WHAT TO PRODUCE
Take the data below and extract the lines from the one with "makeBoards();" to the one with "frame = import_model()", inclusive, exactly as written.

INFORMATION SUPPLIED
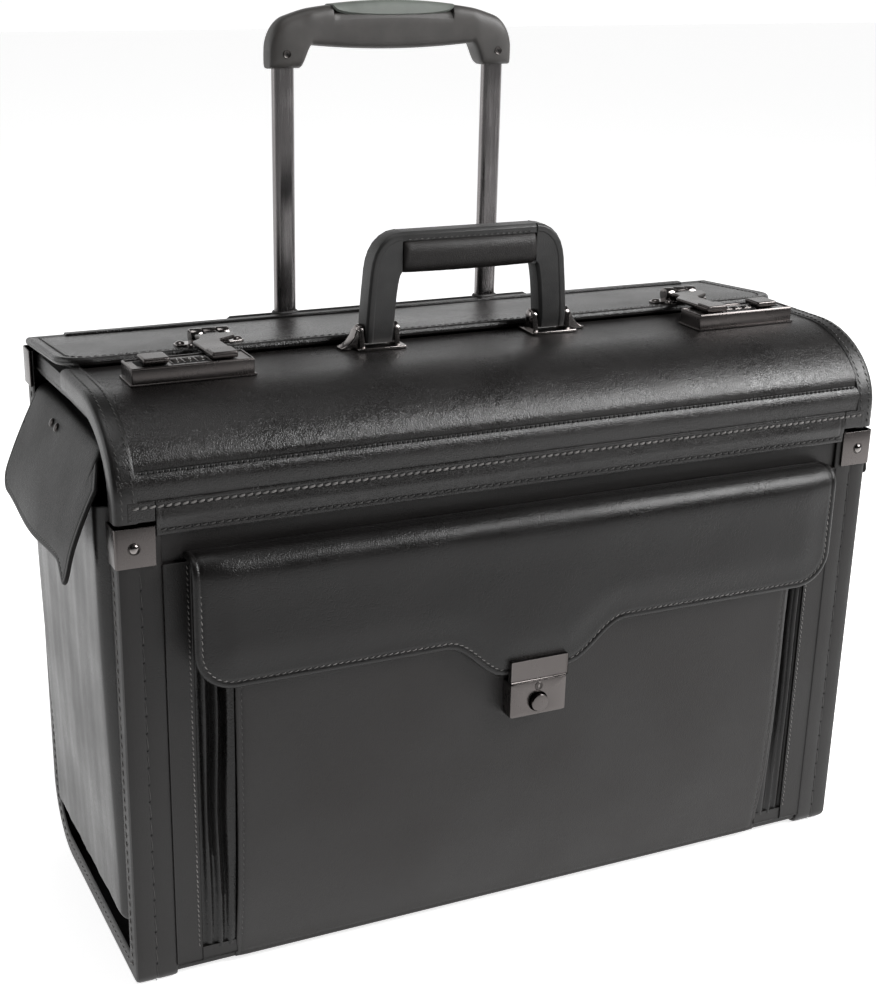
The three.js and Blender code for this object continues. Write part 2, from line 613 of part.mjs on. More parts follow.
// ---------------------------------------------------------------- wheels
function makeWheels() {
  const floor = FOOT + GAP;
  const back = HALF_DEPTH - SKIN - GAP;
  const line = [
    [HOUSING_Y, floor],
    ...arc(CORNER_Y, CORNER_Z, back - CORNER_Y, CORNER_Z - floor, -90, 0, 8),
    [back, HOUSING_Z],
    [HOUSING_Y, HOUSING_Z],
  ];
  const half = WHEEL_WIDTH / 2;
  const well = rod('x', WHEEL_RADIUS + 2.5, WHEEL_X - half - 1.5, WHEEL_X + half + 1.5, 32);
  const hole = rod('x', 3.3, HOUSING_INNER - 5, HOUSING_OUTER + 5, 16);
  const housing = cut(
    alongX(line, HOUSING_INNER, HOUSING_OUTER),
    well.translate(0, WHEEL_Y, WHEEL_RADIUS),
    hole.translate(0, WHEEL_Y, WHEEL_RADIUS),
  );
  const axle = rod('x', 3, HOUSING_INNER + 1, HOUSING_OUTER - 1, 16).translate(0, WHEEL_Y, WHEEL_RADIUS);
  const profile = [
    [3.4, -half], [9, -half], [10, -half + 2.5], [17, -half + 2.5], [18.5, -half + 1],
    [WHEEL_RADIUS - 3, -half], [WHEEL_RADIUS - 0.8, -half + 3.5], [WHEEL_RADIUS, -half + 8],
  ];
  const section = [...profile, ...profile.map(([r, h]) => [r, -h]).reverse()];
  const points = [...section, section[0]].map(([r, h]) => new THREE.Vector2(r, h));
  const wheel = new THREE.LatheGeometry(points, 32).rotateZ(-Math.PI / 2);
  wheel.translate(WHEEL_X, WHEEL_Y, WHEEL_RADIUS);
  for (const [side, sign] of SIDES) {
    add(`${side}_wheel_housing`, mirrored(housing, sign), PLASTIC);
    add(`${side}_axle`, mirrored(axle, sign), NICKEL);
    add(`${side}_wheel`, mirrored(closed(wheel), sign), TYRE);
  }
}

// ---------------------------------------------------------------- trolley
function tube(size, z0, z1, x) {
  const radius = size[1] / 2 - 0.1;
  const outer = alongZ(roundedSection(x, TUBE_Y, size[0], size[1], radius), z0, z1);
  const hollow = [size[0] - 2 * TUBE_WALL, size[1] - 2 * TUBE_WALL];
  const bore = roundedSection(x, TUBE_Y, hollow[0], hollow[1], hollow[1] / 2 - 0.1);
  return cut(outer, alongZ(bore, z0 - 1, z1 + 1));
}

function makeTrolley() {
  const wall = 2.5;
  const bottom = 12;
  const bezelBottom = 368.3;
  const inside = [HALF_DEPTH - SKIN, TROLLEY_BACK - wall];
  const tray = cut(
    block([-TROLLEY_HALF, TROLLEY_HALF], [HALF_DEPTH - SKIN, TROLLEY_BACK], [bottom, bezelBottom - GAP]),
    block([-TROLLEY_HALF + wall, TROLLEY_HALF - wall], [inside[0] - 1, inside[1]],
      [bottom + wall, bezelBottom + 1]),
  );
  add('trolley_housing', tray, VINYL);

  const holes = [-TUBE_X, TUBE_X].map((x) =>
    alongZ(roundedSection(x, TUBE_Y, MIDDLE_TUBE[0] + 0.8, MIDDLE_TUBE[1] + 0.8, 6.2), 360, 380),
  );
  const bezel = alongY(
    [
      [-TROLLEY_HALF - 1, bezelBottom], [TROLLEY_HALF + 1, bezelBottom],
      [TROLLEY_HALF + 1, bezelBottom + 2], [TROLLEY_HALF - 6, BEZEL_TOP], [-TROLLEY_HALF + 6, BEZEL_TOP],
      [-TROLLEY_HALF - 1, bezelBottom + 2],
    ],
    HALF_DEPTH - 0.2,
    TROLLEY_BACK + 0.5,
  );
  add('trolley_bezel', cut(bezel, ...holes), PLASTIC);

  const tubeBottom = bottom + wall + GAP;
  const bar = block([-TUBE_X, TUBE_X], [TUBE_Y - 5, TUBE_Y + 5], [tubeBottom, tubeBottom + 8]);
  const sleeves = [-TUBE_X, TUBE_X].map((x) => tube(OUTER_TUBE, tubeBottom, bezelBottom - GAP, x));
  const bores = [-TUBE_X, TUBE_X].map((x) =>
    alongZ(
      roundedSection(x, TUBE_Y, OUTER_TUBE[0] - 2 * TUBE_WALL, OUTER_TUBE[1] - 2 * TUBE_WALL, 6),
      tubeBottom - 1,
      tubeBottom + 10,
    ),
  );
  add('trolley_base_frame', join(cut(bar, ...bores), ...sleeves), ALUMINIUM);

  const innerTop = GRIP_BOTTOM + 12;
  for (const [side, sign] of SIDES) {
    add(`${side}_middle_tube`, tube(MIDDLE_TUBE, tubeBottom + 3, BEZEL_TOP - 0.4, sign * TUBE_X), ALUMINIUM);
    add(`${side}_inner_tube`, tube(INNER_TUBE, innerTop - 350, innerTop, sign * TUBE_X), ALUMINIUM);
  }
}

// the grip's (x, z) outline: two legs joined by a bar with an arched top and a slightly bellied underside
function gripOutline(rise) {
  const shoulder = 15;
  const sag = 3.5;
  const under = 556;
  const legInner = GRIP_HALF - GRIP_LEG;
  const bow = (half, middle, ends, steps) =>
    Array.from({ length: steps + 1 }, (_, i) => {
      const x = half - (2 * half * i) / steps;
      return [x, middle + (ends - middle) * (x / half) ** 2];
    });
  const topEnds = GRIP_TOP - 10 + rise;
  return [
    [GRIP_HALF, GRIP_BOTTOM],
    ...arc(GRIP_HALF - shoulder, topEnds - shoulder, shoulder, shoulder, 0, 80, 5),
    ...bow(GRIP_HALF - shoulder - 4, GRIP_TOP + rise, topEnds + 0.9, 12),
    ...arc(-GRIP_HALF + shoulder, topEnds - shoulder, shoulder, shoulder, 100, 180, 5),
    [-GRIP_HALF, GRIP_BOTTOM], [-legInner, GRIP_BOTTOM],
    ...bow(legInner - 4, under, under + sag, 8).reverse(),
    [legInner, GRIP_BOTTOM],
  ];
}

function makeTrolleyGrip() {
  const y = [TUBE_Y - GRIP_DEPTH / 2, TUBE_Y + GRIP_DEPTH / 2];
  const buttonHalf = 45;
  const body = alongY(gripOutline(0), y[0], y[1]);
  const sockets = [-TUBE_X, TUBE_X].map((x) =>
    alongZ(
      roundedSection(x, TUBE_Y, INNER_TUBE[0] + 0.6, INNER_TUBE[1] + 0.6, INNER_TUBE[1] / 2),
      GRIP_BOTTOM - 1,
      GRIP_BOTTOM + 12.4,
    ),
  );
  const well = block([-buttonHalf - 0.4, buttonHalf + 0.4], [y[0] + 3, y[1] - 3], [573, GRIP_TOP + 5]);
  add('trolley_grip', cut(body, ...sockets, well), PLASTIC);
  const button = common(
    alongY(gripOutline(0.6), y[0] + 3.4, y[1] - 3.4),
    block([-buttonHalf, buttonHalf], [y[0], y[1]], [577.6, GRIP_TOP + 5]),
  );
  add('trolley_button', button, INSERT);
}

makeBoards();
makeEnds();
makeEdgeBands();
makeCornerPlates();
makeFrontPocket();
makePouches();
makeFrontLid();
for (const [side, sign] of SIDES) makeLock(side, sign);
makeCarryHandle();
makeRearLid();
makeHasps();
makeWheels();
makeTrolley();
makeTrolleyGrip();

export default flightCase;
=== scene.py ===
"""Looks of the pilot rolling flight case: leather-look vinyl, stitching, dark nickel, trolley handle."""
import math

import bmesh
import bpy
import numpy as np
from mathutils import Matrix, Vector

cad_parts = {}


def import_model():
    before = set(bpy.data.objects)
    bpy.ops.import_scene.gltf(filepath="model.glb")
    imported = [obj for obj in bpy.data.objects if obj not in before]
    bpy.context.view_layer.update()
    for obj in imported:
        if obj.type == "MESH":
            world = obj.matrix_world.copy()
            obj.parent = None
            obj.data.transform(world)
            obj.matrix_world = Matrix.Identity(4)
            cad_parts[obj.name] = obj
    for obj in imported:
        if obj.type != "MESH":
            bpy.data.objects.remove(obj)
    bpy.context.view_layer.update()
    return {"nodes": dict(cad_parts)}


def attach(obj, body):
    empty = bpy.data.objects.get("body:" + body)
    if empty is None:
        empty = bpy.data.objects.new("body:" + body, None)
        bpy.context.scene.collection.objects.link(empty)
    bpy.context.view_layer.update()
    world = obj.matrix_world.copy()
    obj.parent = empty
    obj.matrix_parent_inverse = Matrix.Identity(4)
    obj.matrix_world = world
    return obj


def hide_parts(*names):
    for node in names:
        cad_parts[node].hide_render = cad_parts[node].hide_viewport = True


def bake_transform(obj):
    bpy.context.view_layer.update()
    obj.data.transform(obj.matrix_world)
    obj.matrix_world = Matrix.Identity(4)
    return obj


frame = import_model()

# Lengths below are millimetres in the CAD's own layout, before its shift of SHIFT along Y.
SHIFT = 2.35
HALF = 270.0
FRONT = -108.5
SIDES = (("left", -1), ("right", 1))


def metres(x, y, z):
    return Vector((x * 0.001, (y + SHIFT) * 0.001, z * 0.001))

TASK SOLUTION
makeBoards();
makeEnds();
makeEdgeBands();
makeCornerPlates();
makeFrontPocket();
makePouches();
makeFrontLid();
for (const [side, sign] of SIDES) makeLock(side, sign);
makeCarryHandle();
makeRearLid();
makeHasps();
makeWheels();
makeTrolley();
makeTrolleyGrip();

export default flightCase;
=== scene.py ===
"""Looks of the pilot rolling flight case: leather-look vinyl, stitching, dark nickel, trolley handle."""
import math

import bmesh
import bpy
import numpy as np
from mathutils import Matrix, Vector

cad_parts = {}


def import_model():
    before = set(bpy.data.objects)
    bpy.ops.import_scene.gltf(filepath="model.glb")
    imported = [obj for obj in bpy.data.objects if obj not in before]
    bpy.context.view_layer.update()
    for obj in imported:
        if obj.type == "MESH":
            world = obj.matrix_world.copy()
            obj.parent = None
            obj.data.transform(world)
            obj.matrix_world = Matrix.Identity(4)
            cad_parts[obj.name] = obj
    for obj in imported:
        if obj.type != "MESH":
            bpy.data.objects.remove(obj)
    bpy.context.view_layer.update()
    return {"nodes": dict(cad_parts)}


def attach(obj, body):
    empty = bpy.data.objects.get("body:" + body)
    if empty is None:
        empty = bpy.data.objects.new("body:" + body, None)
        bpy.context.scene.collection.objects.link(empty)
    bpy.context.view_layer.update()
    world = obj.matrix_world.copy()
    obj.parent = empty
    obj.matrix_parent_inverse = Matrix.Identity(4)
    obj.matrix_world = world
    return obj


def hide_parts(*names):
    for node in names:
        cad_parts[node].hide_render = cad_parts[node].hide_viewport = True


def bake_transform(obj):
    bpy.context.view_layer.update()
    obj.data.transform(obj.matrix_world)
    obj.matrix_world = Matrix.Identity(4)
    return obj


frame = import_model()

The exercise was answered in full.